I noticed that Weddington Way has published some data-driven articles recently. One that’s really cool is a map of the most popular bridesmaid dress colors in each state. Can you tell me about how you came up with that idea?

There’s a lot to learn and do when it comes to to organizing your wedding or being a bridesmaid. So helpful and fun content is a big part of what we do.

As a team, we brainstormed a few topics that we were curious about and might be interesting to our customers. One was color, which turned into that article you mentioned. Once we had the idea, I began by looking into all the data we’d collected to see if we could answer any of these questions in a unique way. The data about bridesmaid dress colors immediately jumped out as something we could really work with. Picking a color is huge question. There are so many options, and we always get asked about what’s trending for the next season.
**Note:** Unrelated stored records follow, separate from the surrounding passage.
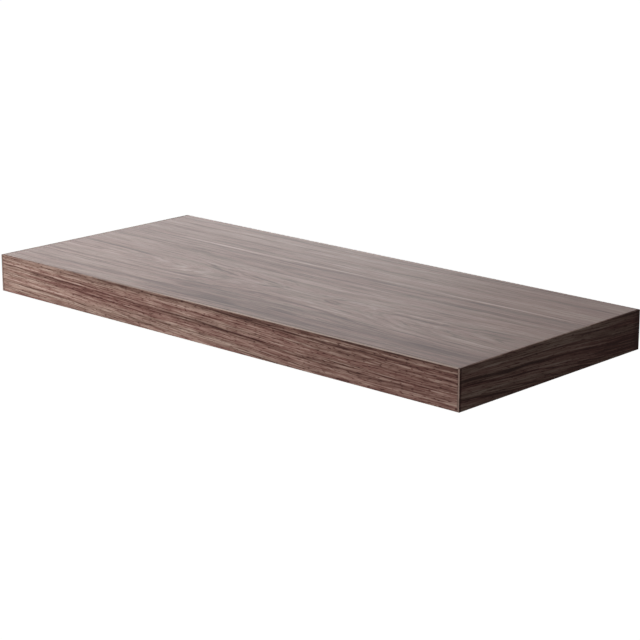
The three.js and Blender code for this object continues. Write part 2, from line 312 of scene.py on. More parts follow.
frontGrain = {
    "along": 0, "across": 2, "plane": 260, "seed": 7.9, "wander": (150, 12, 1.6),
    "specular": 0.04, "roughness": 0.55,
    "contrast": 1.0, "broad": (700, 15, 0.14), "bands": (420, 4.0, 0.12), "lines": (200, 1.0, 0.40),
    "fibres": (22, 0.75, 0.58), "late": (520, 3.4, 0.10), "pores": (6, 0.8, 0.44), "uneven": (60, 1.2),
    # How far the grain falls along the shelf, and the share of that fall by height
    "fall": [(-300, 0), (-200, 2.6), (-140, 5), (-100, 6.2), (0, 8.4), (60, 10), (120, 12.2), (200, 13.6),
             (300, 14)],
    "fallShares": [(-19, 1.45), (-4, 1.1), (3, 1), (19, 0.6)],
    # The first pair: where along the shelf the painted highlight on the upper arris starts, and where it is
    # full
    "paintedGlintFrom": (-240, 0), "redFrom": 100, "drawnShare": (0.54, 1.06),
    "drawn": [
        # The long dark line from the upper left, what borders it, and the lines under it
        (0.9, -0.42, [(-275, 8.6), (-240, 7.9), (-200, 6.8), (-160, 5.8), (-140, 5.0), (-120, 4.2),
                      (-60, 2.8), (-20, 2.2), (0, 1.2), (20, 0.1), (40, -0.6), (60, -1.1), (80, -2.0),
                      (115, -4.0)]),
        (1.2, -0.28, [(-45, 2.4), (0, 1.1), (20, 0.0), (40, -0.7), (60, -1.2), (80, -2.1), (112, -3.9)]),
        (0.6, -0.30, [(95, -3.2), (140, -4.6), (175, -4.1), (215, -4.4), (250, -4.9), (330, -4.5)]),
        (0.9, 0.16, [(-330, 11.5), (-280, 11.2), (-250, 10.2), (-200, 8.6), (-160, 7.0), (-100, 5.0)]),
        (0.5, -0.24, [(-330, 10.4), (-280, 9.9), (-225, 8.8)]),
        (3.0, -0.10, [(-270, 6.6), (-200, 4.8), (-140, 2.6), (-90, 0.7), (-40, 0.2), (40, -3.4)]),
        (0.7, -0.54, [(-250, 3.4), (-200, 2.5), (-180, 1.5), (-140, -0.5), (-100, -2.8), (-60, -5.0)]),
        (0.6, -0.18, [(-310, -1.2), (-240, -2.8), (-205, -3.3)]),
        # Lower left, where the grain falls out of the face
        (1.8, 0.14, [(-330, -3.8), (-240, -5.2), (-200, -6.4), (-150, -8.8), (-105, -10.2)]),
        (0.8, -0.32, [(-275, -7.9), (-230, -8.5), (-190, -10.3), (-155, -12.5), (-130, -14.0),
                      (-105, -16.8)]),
        (2.4, -0.18, [(-140, -14.2), (-80, -17.8)]),
        (1.5, 0.13, [(-330, -10.0), (-250, -10.6), (-200, -12.4), (-160, -14.6), (-115, -18.0)]),
        (0.9, -0.38, [(-134, -8.2), (-112, -10.8), (-95, -12.4), (-75, -14.2), (-60, -15.6), (-42, -16.6)]),
        (1.6, 0.13, [(-134, -10.4), (-100, -13.8), (-80, -16.0), (-50, -19.0)]),
        (1.4, 0.16, [(-85, -4.8), (-45, -6.2), (-25, -8.0), (0, -10.2), (30, -13.0), (55, -16.6)]),
        (0.9, -0.22, [(-50, -10.8), (-15, -13.4), (0, -15.5), (20, -19.5)]),
        (4.0, 0.15, [(-80, -16.0), (0, -13.5), (35, -14.5), (90, -18.0)]),
        (1.5, -0.14, [(20, -9.4), (45, -13.0), (70, -16.0)]),
        # Lower right, where it rises a little
        (1.1, 0.16, [(45, -11.6), (85, -14.0), (120, -15.4), (160, -14.6), (250, -13.8)]),
        (0.6, -0.28, [(190, -11.0), (235, -11.5), (270, -11.0), (310, -10.0)]),
        # Top
        (1.2, 0.18, [(-330, 14.0), (-240, 14.0), (-150, 12.6), (-80, 12.0), (0, 11.6), (65, 10.4)]),
        (0.6, -0.18, [(-70, 10.2), (0, 9.6), (50, 9.2), (100, 8.3)]),
        (1.2, -0.30, [(-20, 15.5), (20, 14.9), (50, 14.4), (75, 13.2), (95, 12.6), (150, 12.3), (200, 12.1),
                      (250, 11.7), (330, 11.5)]),
        (0.8, 0.26, [(65, 14.9), (140, 14.4), (220, 14.2), (330, 13.4)]),
        (0.6, -0.18, [(70, 9.6), (130, 7.2), (185, 6.3)]),
        (0.6, 0.13, [(90, 9.7), (170, 8.4), (225, 7.9)]),
        (0.6, -0.32, [(205, 5.6), (250, 5.6), (300, 5.8), (330, 5.9)]),
        (0.5, 0.14, [(160, 3.9), (220, 4.3), (285, 4.2)]),
        (0.6, -0.17, [(130, 2.8), (200, 2.2), (285, 2.6)]),
        (0.8, -0.15, [(-330, -18.0), (-220, -18.2), (-140, -18.6)]),
        # Broad shades; the first two, along the top under the upper arris, are painted shade
        (1.7, -0.20, [(-220, 18.2), (-150, 17.4), (-80, 16.8), (0, 17.0), (90, 17.4), (330, 17.6)]),
        (5.0, -0.11, [(-10, 15.0), (330, 14.0)]), (5.0, -0.12, [(-230, 13.0), (-70, 11.5)]),
        (6.0, -0.12, [(150, 12.0), (380, 12.0)]),
        (6.0, -0.08, [(90, -8.0), (330, -9.0)]), (3.0, -0.12, [(80, -17.5), (360, -17.0)]),
    ],
}
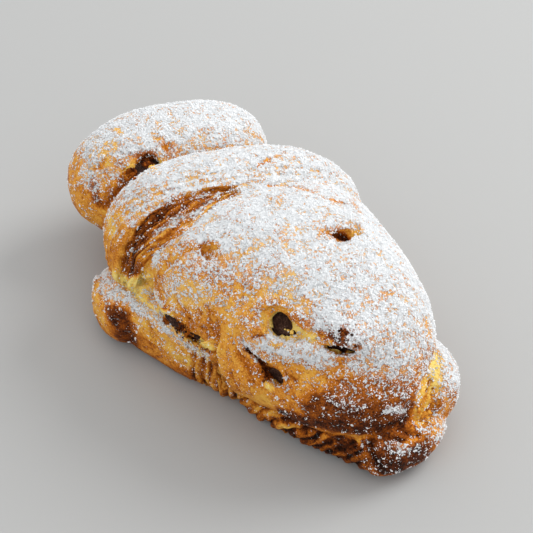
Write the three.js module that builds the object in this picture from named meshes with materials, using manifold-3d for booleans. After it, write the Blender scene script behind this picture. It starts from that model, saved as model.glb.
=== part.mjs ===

What other wedding trends have you noticed?

Back in the day, it was all about everyone wearing the same dress in the same color. But over the past decade, weddings have been modernized—for lack of a better term. “Matchy-matchy”—same color, same style—is definitely on the decline. The modern bride wants her friends to enjoy the experience of being a bridesmaid. So now the shopping process is much more collaborative and allows the bridesmaid to have more of a say in what she wears on the big day. We see a lot of brides who pick a color or general style (e.g. gown or cocktail) and then let each girl pick what they want from there.

As we build up our user base, we’re getting more and more customers returning. A bride becomes a bridesmaid or a bridesmaid returns as a bride. There isn’t a great model on how to build out these kind of repeat customer experiences and flows when the customer intent is changing, so it’s something we’ve been working on.